The Chicago Blackhawks have been a much stronger third-period team in the first two months of the season. Now, they just have to find a way to draw first blood.
In 18 of Chicago's first 28 games, the opposition has scored first. The 'Hawks are 7-8-3 in those games, good for a .389 winning percentage. Conversely, the Blackhawks are 9-0-1 when scoring first. Only the Rangers (.917) have a better winning percentage than Chicago (.900) when potting the first goal of the night.
Taking an early lead isn't exactly rocket science. After all, how many times has it been suggested in someone's keys to the game? Yet, in each of Chicago's last four games, the team fell behind in the opening minutes.
In the latest loss to Phoenix, the 'Hawks gave up a goal less than three minutes into the contest. Lately, Chicago has struggled defensively, especially in the first five or six minutes into the game.

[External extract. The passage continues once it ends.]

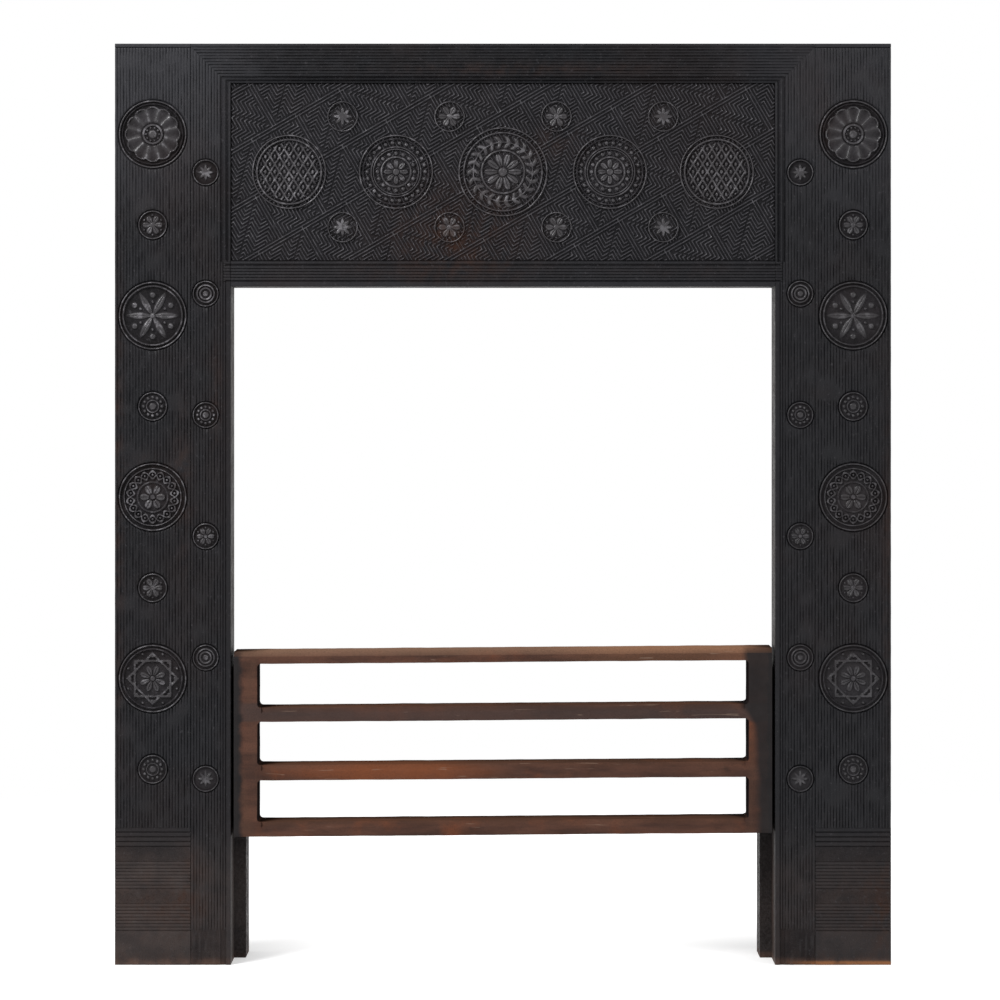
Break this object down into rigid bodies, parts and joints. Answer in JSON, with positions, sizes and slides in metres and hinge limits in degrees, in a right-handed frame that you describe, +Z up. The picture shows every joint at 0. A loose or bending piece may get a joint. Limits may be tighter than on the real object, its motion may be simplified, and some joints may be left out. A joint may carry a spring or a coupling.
{
  "type": "cast iron fireplace",
  "caption": "Cast iron fireplace front with reeded pilasters, an ornamental frieze over a square fire opening, and a loose barred grate front that lifts off.",
  "frame": {"origin": "middle of the footprint, on the hearth", "axes": "+Z up, +X to the right seen from the room, +Y away from the room into the chimney breast"},
  "size_m": [0.813, 0.086, 0.965],
  "materials": {
    "pilaster_iron": "blacked cast iron, satin, with brown wear low down",
    "frame_iron": "blacked cast iron, satin, with brown wear along the edges",
    "frieze_iron": "blacked cast iron, satin on the crests and dull in the ground",
    "leg_iron": "blacked cast iron, dull",
    "grate_iron": "bare cast iron with an even brown rust and scratches",
    "fastener_steel": "dull browned steel"
  },
  "bodies": {
    "surround": {"left_pilaster": "pilaster_iron", "right_pilaster": "pilaster_iron", "portal_frame": "frame_iron", "frieze_panel": "frieze_iron", "left_grate_leg": "leg_iron", "right_grate_leg": "leg_iron", "left_seam_low_bolt": "fastener_steel", "left_seam_middle_bolt": "fastener_steel", "left_seam_high_bolt": "fastener_steel", "right_seam_low_bolt": "fastener_steel", "right_seam_middle_bolt": "fastener_steel", "right_seam_high_bolt": "fastener_steel", "left_seam_low_nut": "fastener_steel", "left_seam_middle_nut": "fastener_steel", "left_seam_high_nut": "fastener_steel", "right_seam_low_nut": "fastener_steel", "right_seam_middle_nut": "fastener_steel", "right_seam_high_nut": "fastener_steel", "left_leg_low_bolt": "fastener_steel", "left_leg_high_bolt": "fastener_steel", "right_leg_low_bolt": "fastener_steel", "right_leg_high_bolt": "fastener_steel", "left_leg_low_nut": "fastener_steel", "left_leg_high_nut": "fastener_steel", "right_leg_low_nut": "fastener_steel", "right_leg_high_nut": "fastener_steel", "frieze_screw_1": "fastener_steel", "frieze_screw_2": "fastener_steel", "frieze_screw_3": "fastener_steel", "frieze_screw_4": "fastener_steel", "frieze_screw_5": "fastener_steel", "frieze_screw_6": "fastener_steel"},
    "grate": {"grate_front": "grate_iron"}
  },
  "joints": [
    {"name": "grate_lift", "type": "slide", "parent": "surround", "child": "grate", "axis": [0, 0, 1], "range_m": [0, 0.06]}
  ]
}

The Blackhawks have been much better in the third period this season. They are holding leads in the last 20 minutes and have come from behind to win three games. The overall results suggest that how the 'Hawks finish is more important that how they start. That said, coming out of the locker room and playing solid hockey is still something to work toward.
The Islanders, who host Chicago Thursday night, have lost just one game in regulation after opening the scoring. Fortunately, it was to the 'Hawks. Still, it's easier to put New York away by taking the lead. The Islanders are just 2-10-2 when falling behind first.
Ray Emery will likely be in the crease in Long Island, according to reports. Can he follow up a solid game in relief of Corey Crawford by keeping his team out of an early hole? Will he have help from his blue line in pursuit of that goal?
The defense was wobbly in the first period Monday as the Coyotes went out to a two-goal lead in the first period. The Islanders are not a power team in the Eastern Conference, but falling behind on the road isn't going to turn out well most nights.
The solution is easy to say: score first. Now all Chicago has to do is make it happen on the ice.